Friday, May 25, 2012

Opium! The greatest gift a medical cabinet could have!

Opium, of course, is made from the Opium Poppy (Papaver Somniferum) as are a whole range of drugs, both medicinal and illicit.

Various opiates, such as laudanum, were once widely available. In Victorian times, anyone could purchase a bottle of laudanum for their pains, either physical or emotional, and opium was sold in large cakes wrapped in brown paper. From this, a mixture of sugar, opium and water could be made and this was frequently given to babies and small children to keep them quiet and still while their parents were busy. This naturally created a number of very young addicts, and in the 1800s there are numerous accounts of children as young as five attempting to buy bottles of laudanum for their own use.

Today, opiates are strictly regulated drugs because of their high potential for abuse. Personally, I find this a shame and an over-exaggerated fear.

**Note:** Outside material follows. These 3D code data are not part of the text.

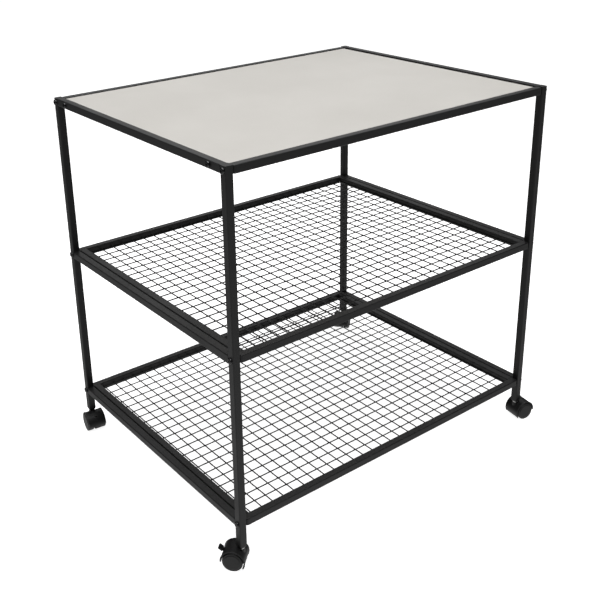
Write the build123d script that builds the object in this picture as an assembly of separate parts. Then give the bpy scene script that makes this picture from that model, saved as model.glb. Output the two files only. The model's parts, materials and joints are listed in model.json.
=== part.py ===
from build123d import *

import os
from math import cos, radians, sin

# Mobile printer stand, in millimetres. +Z is up, X runs along the long side and -Y is the front.
# The origin is on the floor, in the middle of the four legs.

# Overall size
WIDTH = 785.0  # over the outer faces of the legs
DEPTH = 600.0
HEIGHT = 770.0  # floor to the top of the legs
MIDDLE_TOP = 436.0  # top faces of the two shelf frames
BOTTOM_TOP = 102.0
LEG_BOTTOM = 46.0

# Square steel tube
TUBE = 15.0
WALL = 1.2
EDGE = 1.8  # radius along the tube's edges
BAR_CORNER = 6.0  # outer corners of the shelf frames, seen from above
END_BLOCK = 17.0  # solid end of a bar, which holds the threaded insert
LEG_CAP = 1.5  # plate that closes the top of a leg
FRAME_GAP = 1.4  # between a side rail and the end bar beside it

# Top panel and what holds it
BAR_RECESS = 1.0  # top front and rear bars, below the tops of the legs
PANEL_THICKNESS = 10.0
PANEL_RECESS = 3.0  # panel's face, below the tops of the legs
PANEL_END_GAP = 4.0  # from the panel's end to the side rail
PANEL_SIDE_GAP = 0.5  # from the panel's edge to the front or rear bar
LEDGE_UPRIGHT = 3.0
LEDGE_HEIGHT = 11.0
LEDGE_FLANGE = 20.0
LEDGE_SHEET = 2.0
TAB_LENGTH = 30.0
TAB_REACH = 20.0
TAB_CHAMFER = 4.0
TAB_PLACES = (-230.0, 0.0, 230.0)

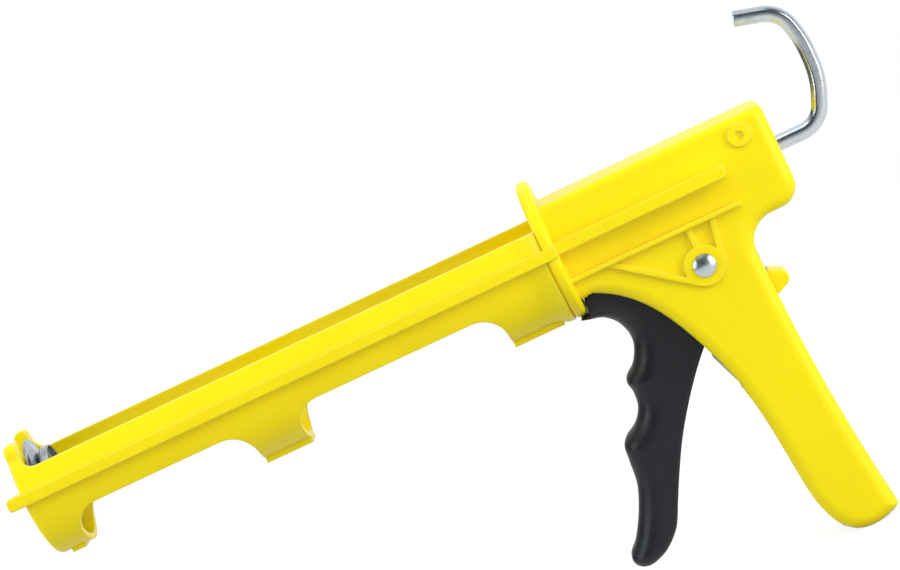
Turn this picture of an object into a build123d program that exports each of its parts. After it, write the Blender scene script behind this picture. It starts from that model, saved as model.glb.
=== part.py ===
from build123d import *
import math
import os

# Caulking gun for one standard cartridge, in millimetres.
# X runs rearwards along the push rod, Z is up and Y is across the gun.
# The origin is on the rod's axis, at the inner face of the front plate.

# ---- Cartridge cradle -------------------------------------------------------
cradle_length = 222.8        # free length between front plate and flange
cradle_inner_radius = 25.1   # takes a cartridge of 50 mm diameter
cradle_wall = 2.4
wall_top = 11.9              # height of the two side walls
window_top = -10.8           # upper edge of the openings under the cradle
window_corner = 11.0
front_foot_end = 9.7
middle_foot_start = 86.7
middle_foot_length = 20.2
rear_foot_length = 26.4      # from the flange forwards
pad_depth = 1.4              # raised pads under the middle and rear feet
pad_width = 13.0
rear_pad_length = 21.5
front_pad_depth = 0.9
front_pad_length = 6.0

# ---- Front plate ------------------------------------------------------------
front_plate_thickness = 5.1
nozzle_slot_radius = 12.0
horn_top = 22.8
horn_outer = 21.7            # outer side of each horn
horn_round = 4.0
horn_back_round = 1.5
horn_fillet = 5.0            # hollow curve from each horn down to the wall
front_edge_round = 2.0

# ---- Flange between cradle and receiver -------------------------------------
flange_thickness = 5.4
flange_radius = 29.3
flange_half_width = 31.0
flange_flare_length = 12.0
flange_edge_round = 2.0

# ---- Long rib on both sides -------------------------------------------------
rib_half_width = 31.5
rib_root = 24.0
rib_bottom = -0.5
rib_thickness = 4.9
rib_overhang = 5.5           # reach of the rib in front of the front plate
rib_end_round = 1.5

# ---- Receiver and handle ----------------------------------------------------
receiver_length = 96.2       # from the flange to the rear face
receiver_top = 18.9
body_half_width = 16.5
body_wall = 3.0
body_round = 5.5             # edges of the receiver and the handle
top_round = 3.0              # edges of the receiver's top
bulkhead_thickness = 3.0
tail_bottom = -22.3
tail_round = 9.0
waist_round = 12.0           # hollow curve from the tail to the handle
tail_length = 25.4           # overhang of the receiver behind the handle
handle_length = 100.4        # from the thumb pad down to the end
handle_width = 31.2
handle_rake = 8.9            # the lower end lies this far behind the top
handle_top = -54.0
handle_end_round = 4.8       # height of the rounded end
handle_back_radius = 800.0   # slight hollow of the handle's rear edge
handle_bend_drop = 46.0      # middle of that hollow, below the handle's top
handle_bend_lead = 1.9       # how far back it lies there
palm_reach = 4.6             # swell of the front edge below the mouth
handle_mouth = -80.5         # top of the handle's closed front wall
straight_front = 25.6        # from the heel up to where the front wall starts to curve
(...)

The knowledge of the proper applications of opiates are no secret and have been well-known since ancient times. That doctors persist on prescribing these new 'wonder' drugs, when no-one has really any idea what they do, as they are only 'thought to work' in a particular fashion, seems impossibly reckless.

Moreover, nothing kills pain quite like opiates. There is no safer, more readily available, widely understood drug for the treatment of acute and chronic pains than the extracts of Papaver sap.

As a long-term sufferer of chronic pain (thankfully cleared up now through surgery) I understand both the great blessing of being temporarily painfree and the struggles involved to find a doctor who isn't too afraid of addiction to prescribe you a few pills.

 But this is a blog about history, not the modern medical field.